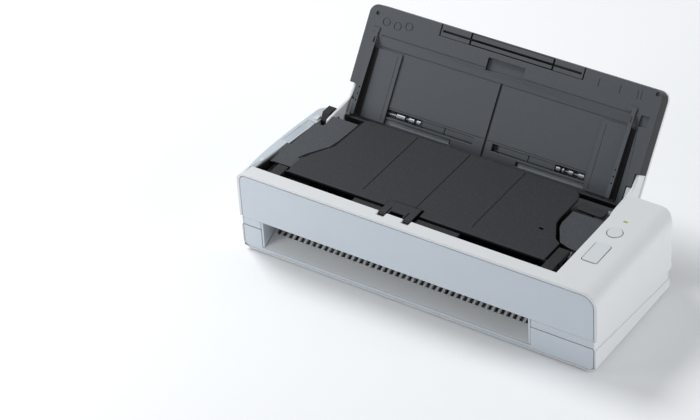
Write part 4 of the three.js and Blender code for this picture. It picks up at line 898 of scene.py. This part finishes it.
# Extension
# A tray of the liner's plastic that slides out of the free edge to hold longer sheets, with a flap on two
# stub pins in the middle of its end piece.
tray_left, tray_right = ((side.x - corner.x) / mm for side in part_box("extension_tray"))
flap_left, flap_right = ((side.x - corner.x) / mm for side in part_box("extension_flap"))
stub_reach = 2.7
flap_left, flap_right = flap_left + stub_reach, flap_right - stub_reach
slit_low, slit_high, slit_deep, slit_inset, slit_overlap = 84.0, 85.6, 1.4, 2.0, 1.0
seam_low, seam_high, seam_half, seam_shift = 80.5, 90.5, 0.45, 0.3


def lip_cuts(spans, seams):
    """The long slit below the lip of the end piece, and the grooves where its parts meet."""
    slits = [rim_cut(left, right, slit_low, slit_high, slit_deep) for left, right in spans]
    return slits + [rim_cut(x - seam_half, x + seam_half, seam_low, seam_high, slit_deep) for x in seams]


def paint_slit_shade(piece):
    """Paints the floors and walls of the slits and grooves with the inside black, as painted shade."""
    piece.data.materials.append(inside_plastic)
    lowest_u, lowest_w, highest_w = seam_low, rim_w - slit_deep - 0.1, rim_w - 0.3
    for face in piece.data.polygons:
        place = cover_turn.transposed() @ (face.center - on_cover(0, 0, 0)) / mm
        if lowest_u < place.y and lowest_w < place.z < highest_w:
            face.material_index = 1


tray_spans = [(tray_left + slit_inset, flap_left), (flap_right, tray_right - slit_inset)]
tray_seams = [tray_left, flap_left - seam_shift, flap_right + seam_shift, tray_right]
extension_tray = from_cad(
    "extension_tray", liner_plastic, radius=0.3, cutters=lip_cuts(tray_spans, tray_seams)
)
paint_slit_shade(extension_tray)
flap_spans = [(flap_left - slit_overlap, flap_right + slit_overlap)]
extension_flap = from_cad(
    "extension_flap", liner_plastic, radius=0.3,
    cutters=lip_cuts(flap_spans, [flap_left, flap_right])
)
paint_slit_shade(extension_flap)

# Chute rollers
# Two shafts of light steel with narrow wheels, set behind the floor of the liner and seen through its
# windows.
roller_grey = (158, 162, 169)
roller_steel = metal("roller steel", roller_grey, roughness=0.42, lines=600.0)
for node in ("chute_roller_left", "chute_roller_right"):
    wears(node, roller_steel)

+===+

__WHAT YOU HAVE TO DO__. Copy out each line exactly as written.

__RESULT OF THE EXERCISE__.
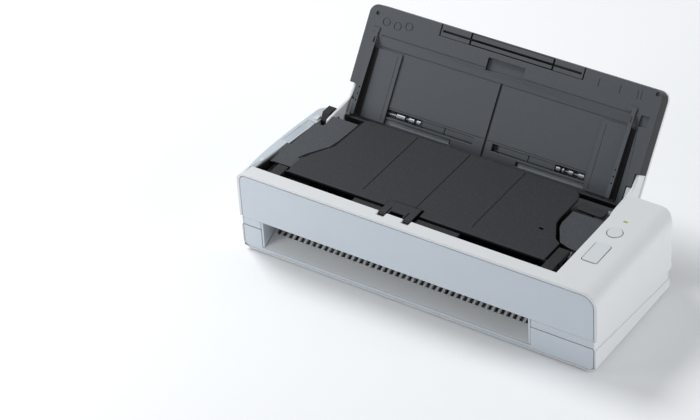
Write part 4 of the three.js and Blender code for this picture. It picks up at line 898 of scene.py. This part finishes it.
# Extension
# A tray of the liner's plastic that slides out of the free edge to hold longer sheets, with a flap on two
# stub pins in the middle of its end piece.
tray_left, tray_right = ((side.x - corner.x) / mm for side in part_box("extension_tray"))
flap_left, flap_right = ((side.x - corner.x) / mm for side in part_box("extension_flap"))
stub_reach = 2.7
flap_left, flap_right = flap_left + stub_reach, flap_right - stub_reach
slit_low, slit_high, slit_deep, slit_inset, slit_overlap = 84.0, 85.6, 1.4, 2.0, 1.0
seam_low, seam_high, seam_half, seam_shift = 80.5, 90.5, 0.45, 0.3


def lip_cuts(spans, seams):
    """The long slit below the lip of the end piece, and the grooves where its parts meet."""
    slits = [rim_cut(left, right, slit_low, slit_high, slit_deep) for left, right in spans]
    return slits + [rim_cut(x - seam_half, x + seam_half, seam_low, seam_high, slit_deep) for x in seams]


def paint_slit_shade(piece):
    """Paints the floors and walls of the slits and grooves with the inside black, as painted shade."""
    piece.data.materials.append(inside_plastic)
    lowest_u, lowest_w, highest_w = seam_low, rim_w - slit_deep - 0.1, rim_w - 0.3
    for face in piece.data.polygons:
        place = cover_turn.transposed() @ (face.center - on_cover(0, 0, 0)) / mm
        if lowest_u < place.y and lowest_w < place.z < highest_w:
            face.material_index = 1


tray_spans = [(tray_left + slit_inset, flap_left), (flap_right, tray_right - slit_inset)]
tray_seams = [tray_left, flap_left - seam_shift, flap_right + seam_shift, tray_right]
extension_tray = from_cad(
    "extension_tray", liner_plastic, radius=0.3, cutters=lip_cuts(tray_spans, tray_seams)
)
paint_slit_shade(extension_tray)
flap_spans = [(flap_left - slit_overlap, flap_right + slit_overlap)]
extension_flap = from_cad(
    "extension_flap", liner_plastic, radius=0.3,
    cutters=lip_cuts(flap_spans, [flap_left, flap_right])
)
paint_slit_shade(extension_flap)

# Chute rollers
# Two shafts of light steel with narrow wheels, set behind the floor of the liner and seen through its
# windows.
roller_grey = (158, 162, 169)
roller_steel = metal("roller steel", roller_grey, roughness=0.42, lines=600.0)
for node in ("chute_roller_left", "chute_roller_right"):
    wears(node, roller_steel)